Во время моей единственной беседы с генералом фон Ренненкампфом он в свое оправдание представил список лиц, от которых и которым перепродавал свои Крымские приобретения. Этот список проверен мною не был, а потому оглашать те фамилии, которые сохранила моя память, я не считаю себя вправе.
Среди этих фамилий была одна, носитель которой опознал среди привезенных в Берлин большевиками и продававшихся там с аукциона вещей предметы, ему принадлежавшие.
Оглашенное в эмигрантской печати, обстоятельство это вызвало целый ряд негодующих статей, называвших большевиков разбойниками, устроителей аукциона – их соучастниками, а покупателей – скупщиками краденого.
Большевики возражали. Реквизицию художественных предметов, говорили они, мы считаем тем более законной, что побуждаем весь народ приносить жертвы, неизмеримо более тяжелые, чем утрата художественного фарфора. Право на такие действия мы видим в побуждениях, ради которых они нами предпринимаются. Тут нет выгод личного характера: на вырученные деньги никто не покупает себе поместий, не строит великолепных вилл на Крымском побережье, не создает огромных капиталов в банках и не пьянствует в кабаках парижского Монмартра. Все, чего народ лишается, все возвращается ему обратно такими ценностями и сооружениями, которые сторицей вознаградят будущие поколения за все переносимые сейчас лишения. Обвинять нас в грабеже – это то же, что обвинять Александра Македонского15 за страдания его солдат в персидских безводных пустынях, и забывать в то же время, что именно этим страданием Греция обязана великолепным веком Перикла16. Это не грабеж, а государственная точка зрения.

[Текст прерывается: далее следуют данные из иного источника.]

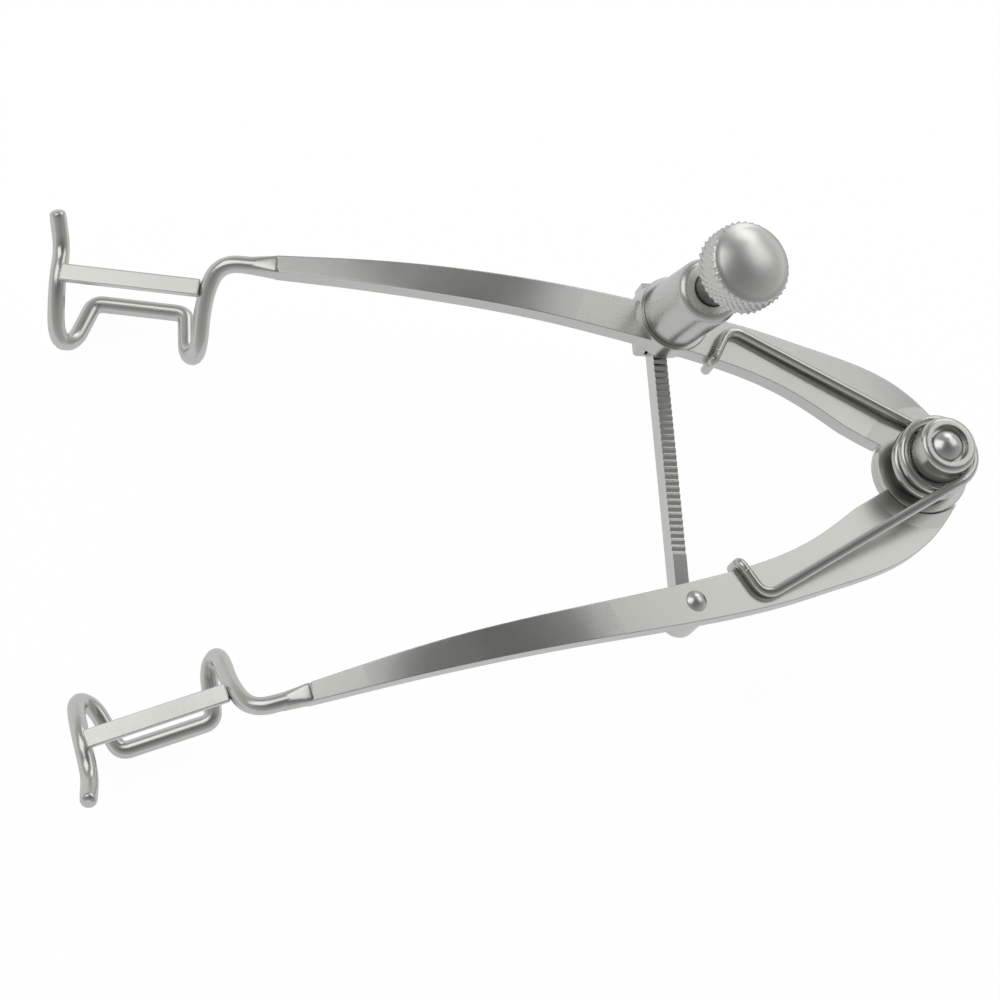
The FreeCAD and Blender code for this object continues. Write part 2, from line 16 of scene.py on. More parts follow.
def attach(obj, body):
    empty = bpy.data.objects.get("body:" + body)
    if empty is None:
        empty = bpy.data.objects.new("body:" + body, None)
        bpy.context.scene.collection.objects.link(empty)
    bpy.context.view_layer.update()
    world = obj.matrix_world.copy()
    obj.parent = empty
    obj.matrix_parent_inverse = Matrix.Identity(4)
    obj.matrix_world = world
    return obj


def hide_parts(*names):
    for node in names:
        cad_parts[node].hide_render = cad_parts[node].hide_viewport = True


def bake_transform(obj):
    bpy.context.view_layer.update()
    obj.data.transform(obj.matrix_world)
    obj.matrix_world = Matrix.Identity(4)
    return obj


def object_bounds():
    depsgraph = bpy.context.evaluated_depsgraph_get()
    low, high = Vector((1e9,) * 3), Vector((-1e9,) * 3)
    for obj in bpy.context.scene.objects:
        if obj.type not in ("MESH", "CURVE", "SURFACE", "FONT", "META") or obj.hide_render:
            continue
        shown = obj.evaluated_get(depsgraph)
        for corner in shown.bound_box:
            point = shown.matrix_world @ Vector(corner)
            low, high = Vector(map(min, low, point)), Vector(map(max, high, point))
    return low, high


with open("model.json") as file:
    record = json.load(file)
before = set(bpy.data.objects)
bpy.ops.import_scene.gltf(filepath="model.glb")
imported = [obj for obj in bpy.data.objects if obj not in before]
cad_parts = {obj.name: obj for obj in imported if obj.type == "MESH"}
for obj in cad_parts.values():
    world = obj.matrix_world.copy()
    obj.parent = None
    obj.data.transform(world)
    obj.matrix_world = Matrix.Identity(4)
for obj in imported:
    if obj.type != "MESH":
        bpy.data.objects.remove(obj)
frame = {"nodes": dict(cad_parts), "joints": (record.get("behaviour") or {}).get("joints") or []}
cad_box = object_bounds()
joints = {joint["name"]: joint for joint in frame["joints"]}
MM = 0.001
print("CAD box in mm:", [[round(value / MM, 1) for value in corner] for corner in cad_box])

# %% [markdown]
# Every colour below is written as the hex value an editor would show. Blender's shaders want
# linear light, so one function turns the hex into it. A second one adds a node to a material with
# its settings and links, which keeps each finish short and readable. The others start a material
# and put a finished mesh or curve in the scene, at the origin, where the export wants it.

# %% Colour and node helpers
def linear(hex_colour):
    """Linear RGBA from an sRGB hex colour."""
    channels = [int(hex_colour[i:i + 2], 16) / 255 for i in (1, 3, 5)]
    return [c / 12.92 if c <= 0.04045 else ((c + 0.055) / 1.055) ** 2.4 for c in channels] + [1.0]


def add(tree, kind, links=(), **settings):
    """A node of the given kind. Settings are properties or input values, links feed its inputs."""
    node = tree.nodes.new(kind)
    for name, value in settings.items():
        if hasattr(node, name):
            setattr(node, name, value)
        else:
            node.inputs[name.replace("_", " ")].default_value = value
    for target, source in links:
        tree.links.new(source, node.inputs[target])
    return node


def new_material(name):
    """An empty node material and its tree."""
    material = bpy.data.materials.new(name)
    material.use_nodes = True
    material.node_tree.nodes.clear()
    return material, material.node_tree


def put_in_scene(name, data):
    """An object at the origin whose place is in its mesh or curve."""
    piece = bpy.data.objects.new(name, data)
    bpy.context.scene.collection.objects.link(piece)
    return piece


def piece_from(builder, name, finish):
    """An object in one finish from a bmesh, which is freed after it."""
    mesh = bpy.data.meshes.new(name)
    builder.to_mesh(mesh)
    builder.free()
    mesh.materials.append(finish)
    return put_in_scene(name, mesh)


print("middle grey in linear light:", round(linear("#808080")[0], 3))

# %% [markdown]
# The whole instrument is one stainless steel, and only its surface changes from piece to piece.
# The arms are satin from an abrasive belt and glass beads, so they show a soft grey with faint
# clouds and fine lengthwise marks. Wire, pins and the bar are polished brighter, and turned pieces
# carry fine rings round their own axis. The real marks are finer than a pixel here, so they are
# drawn about 0.1 mm wide, as coarse as they need to show. An image could carry them, but noise
# scaled in millimetres keeps one size on every piece. Every edge gets a painted highlight, a little
# brighter colour, and handling rubs it smoother; a bevel node finds the edges, because it rounds
# the normal only there.

# %% Stainless steel finishes
POST_AXIS = Vector(joints["screw_turn"]["axis"])
UPRIGHT = Vector((0, 0, 1))
CLOUD_SIZE = 7 * MM
SPECK_SIZE = 0.25 * MM
HAZE_SPREAD = 0.12
SPECK_SPREAD = 0.03
# Edges are painted this much brighter as a painted highlight; rubbing only makes them smoother.
EDGE_PAINTED_HIGHLIGHT = 1.12
RUBBED_SMOOTHER = 0.75
EDGE_WEAR_AND_HIGHLIGHT_FULL = 0.80
EDGE_WEAR_AND_HIGHLIGHT_NONE = 0.985


def brighter(colour, share):
    """The linear colour times share, kept within what a surface can reflect."""
    return [min(1, channel * share) for channel in colour[:3]] + [1]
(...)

Такое воззрение можно, конечно, оспаривать, а потому гнев и ненависть владельца художественного фарфора понятны, но позволительно спросить, признавал ли он сам право на такие чувства со стороны тех людей, дедовское наследство которых он скупал в свою личную пользу на Крымских аукционах?
Чем окончилось дело Ренненкампфа – я не знаю, так как в самом начале его расследования я получил другое поручение и временно занятие в следственной комиссии прекратил.

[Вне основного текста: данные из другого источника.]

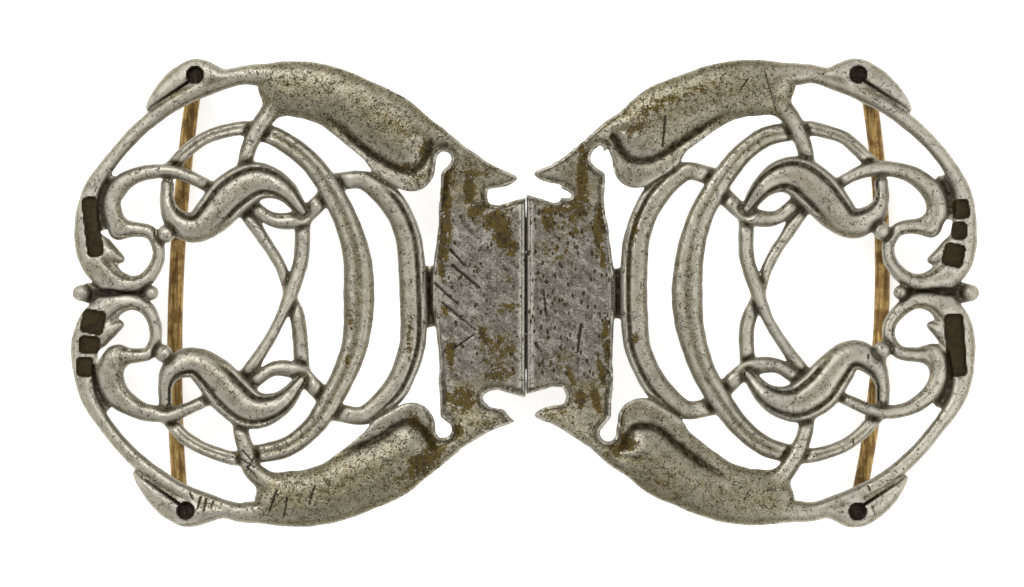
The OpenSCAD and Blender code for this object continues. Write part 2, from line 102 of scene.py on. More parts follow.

В Зимнем дворце, где работала Чрезвычайная Следственная Комиссия, о моем существовании, конечно, скоро забыли, и когда через две недели я вошел в свой служебный кабинет, то к великому изумлению увидел сидевшего около моего письменного стола В. Ленина17. Его допрашивал судебный следователь Александров18 по делу о провокаторе Малиновском19. Будучи одним из сотрудников Ленина, Малиновский в тоже время состоял на тайной службе в политической полиции.
Хотя уголовное прошлое этого человека, присужденного за ряд краж к наказаниям, соединенным с лишением прав, исключало всякую возможность избрания его членом Государственной Думы, левым московским избирателям все же удалось вручить ему депутатский мандат. Тайное содействие чинов политической полиции, благодаря которому это стало возможным, так же как и уголовное прошлое Малиновского, ни Ленину, ни избирателям его, конечно, известно не было.
Осмотром Чрезвычайной Следственной Комиссией захваченных в департаменте полиции документов установлено, что революционные речи Малиновского составлялись ему директором департамента полиции Белецким20, и он же определял те политические моменты, когда они произносились. Создавая этими речами Малиновского очевидную для всех необходимость самой энергичной борьбы с политическим течением, представителем которого он являлся, Белецкий затем блестяще проявлял требуемую такой борьбой энергию, а прозорливость свою доказывал раскрытием заговоров и арестов лиц, предательски выданных ему тем же Малиновским.
В тоже время находившийся в Швейцарии В. Ленин радовался смелости своего сотрудника, сумевшего пройти в Государственную Думу и с трибуны ее революционировавшего страну речами неслыханной дерзости.
К моему приходу допрос Ленина уже закончился, и я, к сожалению, не слышал его объяснений. Держал себя Ленин просто, без всякого позерства. Воспользовавшись временной отлучкой из комнаты следователя, я в шутливой форме попросил Ленина пристыдить солдат, торгующих казенными сапогами на улице у самого входа в Комиссию. Он указал на стоявших во дворе дворца, вероятно у царской кухни, двух поваров и, пожав плечами, заметил: «Царские обеды бывали превосходны, но спросите Вы этих мастеров, можно ли их опрятно приготовить? В перчатках ведь рябчика не изжаришь».